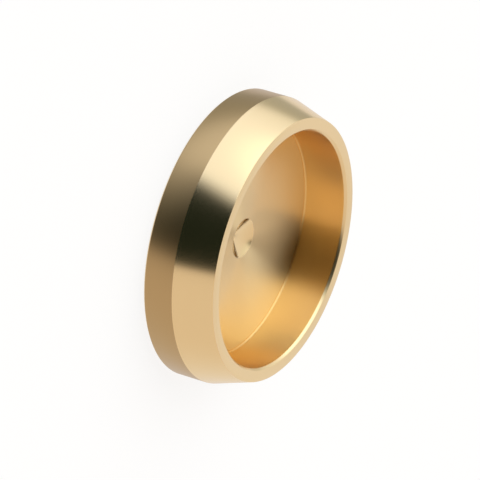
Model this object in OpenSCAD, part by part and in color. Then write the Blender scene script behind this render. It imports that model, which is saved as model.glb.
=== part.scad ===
// Blanking disc for a 22 mm compression fitting, turned in one piece from drawn brass bar.
// The coupling nut presses on the flat back and slides over the plain band. The tapered seat in
// front of the band seals in the fitting's mouth, and the cup bored into the front saves metal.
// Millimetres. The axis is Z, the flat back lies on z = 0, and the cup opens upwards.

/* [Body] */
// Outside diameter of the band, which passes through the thread of the coupling nut
disc_d = 24; // [20:0.5:30]
// Length of the plain band, measured from the flat back
band_len = 2.65; // [1.5:0.05:4]
// Length of the tapered seat, measured along the axis
seat_len = 3.2; // [2:0.1:5]
// Half angle of the tapered seat, measured from the axis
seat_angle = 17.35; // [10:0.05:25]
// Chamfer that breaks the edge between the flat back and the band
back_chamfer = 0.15; // [0.05:0.05:0.5]

/* [Cup] */
// Wall between the small end of the seat and the bore of the cup
rim_wall = 1.125; // [0.8:0.025:2.5]
// Thickness of the web left between the flat back and the floor of the cup
web = 2; // [1.2:0.1:2.5]
// Radius that the boring tool leaves between the floor and the wall of the cup
corner_r = 0.2; // [0.1:0.05:0.4]
// Chamfer round the mouth of the cup
mouth_chamfer = 0.2; // [0.05:0.05:0.4]

/* [Drill mark] */
// Diameter of the drill's cone where it breaks the floor of the cup
mark_d = 3.3; // [1:0.1:3.6]
// Point angle of the drill
mark_angle = 120; // [118:1:150]

/* [Hidden] */
// Sides of a full circle
$fn = 180;
// How far a cut runs past the face that it opens
past = 0.5;
// Radius and height worked out from the sizes above
band_r = disc_d / 2;
height = band_len + seat_len;
rim_r = band_r - seat_len * tan(seat_angle);
bore_r = rim_r - rim_wall;
mark_r = mark_d / 2;
mark_depth = mark_r / tan(mark_angle / 2);

// Half section of the blank before the cup is bored: flat back, band, seat and flat rim
module blank_section() {
    polygon([
        [0, 0],
        [band_r - back_chamfer, 0],
        [band_r, back_chamfer],
        [band_r, band_len],
        [rim_r, height],
        [0, height]
    ]);
}

// Half section of the cup: straight wall, rounded corner, flat floor and chamfered mouth
module cup_section() {
    translate([0, web + corner_r])
        square([bore_r, height - web - corner_r + past]);
    translate([0, web])
        square([bore_r - corner_r, height - web + past]);
    translate([bore_r - corner_r, web + corner_r])
        circle(r = corner_r);
    polygon([
        [0, height - mouth_chamfer],
        [bore_r, height - mouth_chamfer],
        [bore_r + mouth_chamfer + past, height + past],
        [0, height + past]
    ]);
}

// Half section of the shallow cone that the drill's point leaves below the floor of the cup
module drill_mark_section() {
    polygon([
        [0, web - mark_depth],
        [mark_r, web],
        [mark_r, web + past],
        [0, web + past]
    ]);
}

module blanking_disc() {
    color([0.80, 0.63, 0.38])
        rotate_extrude()
            difference() {
                blank_section();
                cup_section();
                drill_mark_section();
            }
}

blanking_disc();
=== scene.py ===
import math

import bpy
from mathutils import Matrix, Vector


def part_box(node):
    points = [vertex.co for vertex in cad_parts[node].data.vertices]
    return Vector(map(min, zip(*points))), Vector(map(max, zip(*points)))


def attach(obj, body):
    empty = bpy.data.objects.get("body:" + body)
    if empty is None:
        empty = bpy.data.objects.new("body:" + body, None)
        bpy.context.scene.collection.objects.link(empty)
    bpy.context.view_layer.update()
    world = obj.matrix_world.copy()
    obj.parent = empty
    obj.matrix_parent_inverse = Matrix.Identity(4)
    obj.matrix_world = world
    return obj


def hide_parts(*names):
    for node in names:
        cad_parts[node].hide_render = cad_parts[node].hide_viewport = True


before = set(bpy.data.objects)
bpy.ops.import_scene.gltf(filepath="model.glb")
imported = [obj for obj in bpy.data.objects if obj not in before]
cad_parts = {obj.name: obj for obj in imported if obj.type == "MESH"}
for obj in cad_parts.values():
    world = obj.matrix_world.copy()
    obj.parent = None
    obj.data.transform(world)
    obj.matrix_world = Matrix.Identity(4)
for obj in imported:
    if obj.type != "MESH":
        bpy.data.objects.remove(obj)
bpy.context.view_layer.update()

MM = 0.001
LOW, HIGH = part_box("blanking_disc")

# Sizes of the disc. Its outside comes from the solid, and the rest are the turner's own dimensions.
BAND_R = (HIGH.x - LOW.x) / 2 / MM
HEIGHT = (HIGH.z - LOW.z) / MM
SEAT_LEN = 3.2
SEAT_ANGLE = math.radians(17.35)
BAND_LEN = HEIGHT - SEAT_LEN
RIM_R = BAND_R - SEAT_LEN * math.tan(SEAT_ANGLE)
RIM_WALL = 1.125
BORE_R = RIM_R - RIM_WALL
WEB = 2.0
CORNER_R = 0.2
BACK_CHAMFER = 0.15
MOUTH_CHAMFER = 0.2
MARK_R = 1.65
MARK_ANGLE = math.radians(120)
MARK_DEPTH = MARK_R / math.tan(MARK_ANGLE / 2)

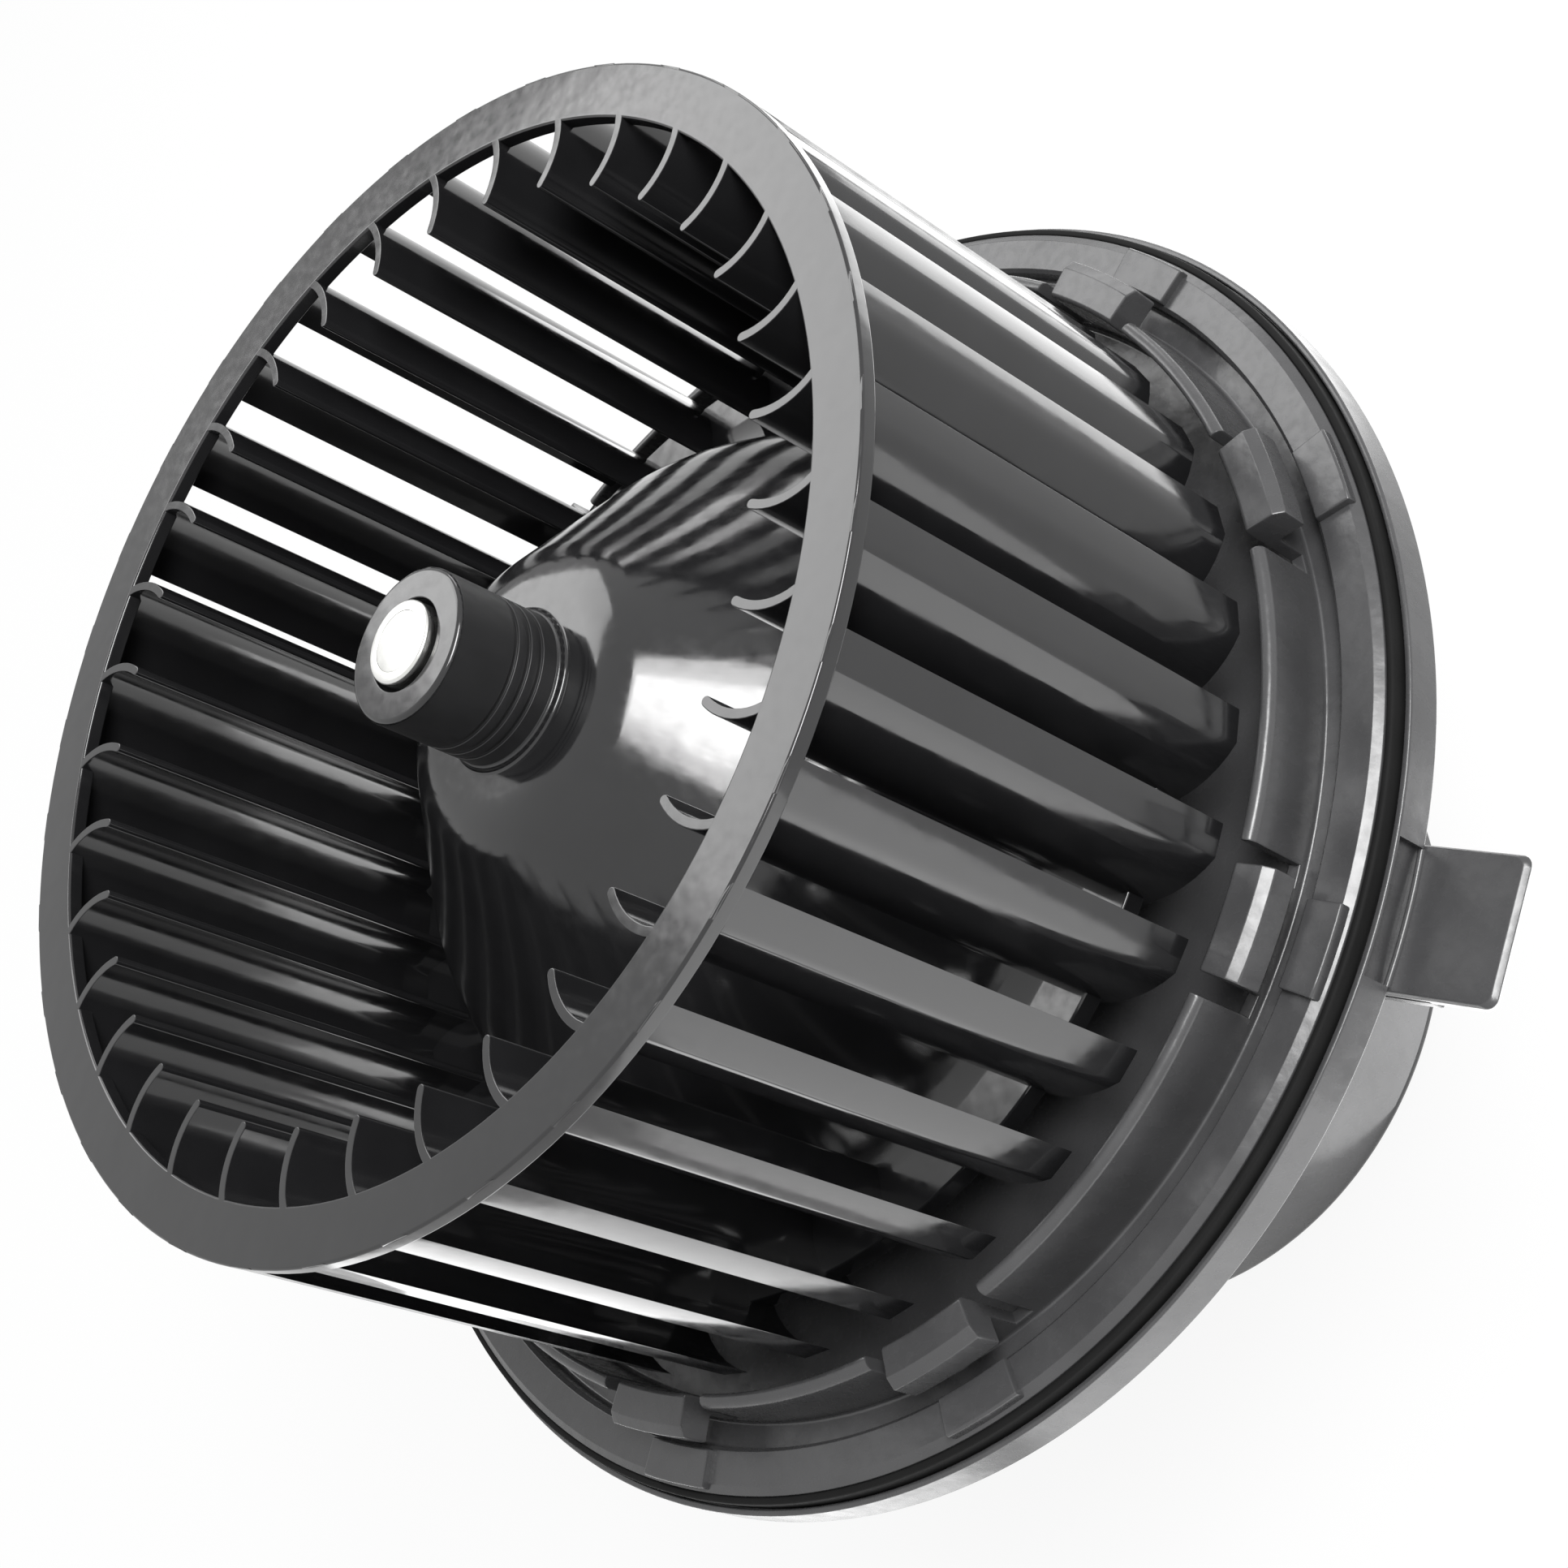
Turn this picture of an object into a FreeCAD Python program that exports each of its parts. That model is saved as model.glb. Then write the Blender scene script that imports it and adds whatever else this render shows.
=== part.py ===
import FreeCAD, Part
import math
import os

# Car air conditioner blower: a caged blower wheel on a flange-mounted motor.
# The origin lies on the shaft axis in the plane of the flange lip, +Z points to the
# open end of the wheel and +X to the side tab. All sizes are in millimetres.

Vector = FreeCAD.Vector
ORIGIN = Vector(0, 0, 0)
UP = Vector(0, 0, 1)

# Wheel moulding
rim_radius = 75.0
rim_width = 7.2
rim_thickness = 2.1
rim_edge_chamfer = 0.3
blade_count = 34
blade_phase = 6.1
blade_thickness = 1.2
knee_inset = 0.6
blade_inner_depth = 7.8
blade_bow = 0.8
blade_sweep = 6.5
blade_overshoot = 4.2
blade_foot = 1.3
base_thickness = 3.0
bell_wall = 2.0
shoulder_depth = 17.65
shoulder_radius = 14.0
shoulder_bend = 10.0
cone_heading = 46.5
cone_over_can = 0.9
bell_bend = 38.7
skirt_heading = 25.0
skirt_run = 2.64
flare_bend = 15.0
flare_heading = 85.0

# Wheel boss and sleeve
boss_radius = 10.05
boss_depth = 1.43
boss_chamfer = 0.8
boss_groove_depths = (10.0, 12.0, 13.9)
boss_groove_width = 0.6
boss_groove_cut = 0.35
collar_radius = 10.5
collar_height = 2.4
collar_chamfer = 0.3
boss_recess_gap = 0.6
boss_recess_depth = 3.0
tube_wall = 2.8
tube_reach = 7.0
sleeve_wall = 1.4
sleeve_depth = 0.3
shaft_radius = 4.0
shaft_chamfer = 0.4

# Flange, locating wall and seal
wheel_wall_gap = 2.0
wheel_lift = 0.65
wall_thickness = 1.8
wall_height = 10.85
wall_chamfer = 0.5
groove_width = 3.6
ledge_width = 5.9
ledge_height = 2.85
ledge_chamfer = 1.0
ledge_inner_chamfer = 0.5
ledge_core_width = 2.4
seal_thickness = 1.0
seal_height = 2.0
seal_gap = 0.2
seal_groove_depth = 1.2
lip_width = 0.9
plate_thickness = 2.4
skirt_depth = 5.6
skirt_wall = 2.1

# Snap lugs on the locating wall
lug_angles = (68.5, 36.4, -4.5, -50.0, -84.3, -125.7, -167.2, -208.6, -250.0)
lug_span = 9.6
lug_slot = 2.6
lug_slot_floor = 1.2
lug_reach = 3.7
lug_height = 5.0
lug_chamfer = 1.1
pad_span = 7.4
pad_width = 5.0
pad_height = 1.1
pad_inset = 0.4

# Stiffening ribs under the flange
rib_count = 12
rib_thickness = 1.6
rib_setback = 0.8
rib_phase = 15.0

# Side tab
tab_width = 17.8
tab_reach = 13.5
tab_thickness = 2.2
tab_corner = 1.4
tab_root = 6.0
tab_rib_width = 1.8
tab_rib_reach = 4.5
tab_rib_height = 2.0
tab_pocket_depth = 1.5
tab_pocket_margin = 0.7
tab_pocket_roof = 0.9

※

THE REQUEST: Write out every line of the data that holds the word "node".

OUTPUT FOR THIS TASK:
def part_box(node):
    points = [vertex.co for vertex in cad_parts[node].data.vertices]
    for node in names:
        cad_parts[node].hide_render = cad_parts[node].hide_viewport = True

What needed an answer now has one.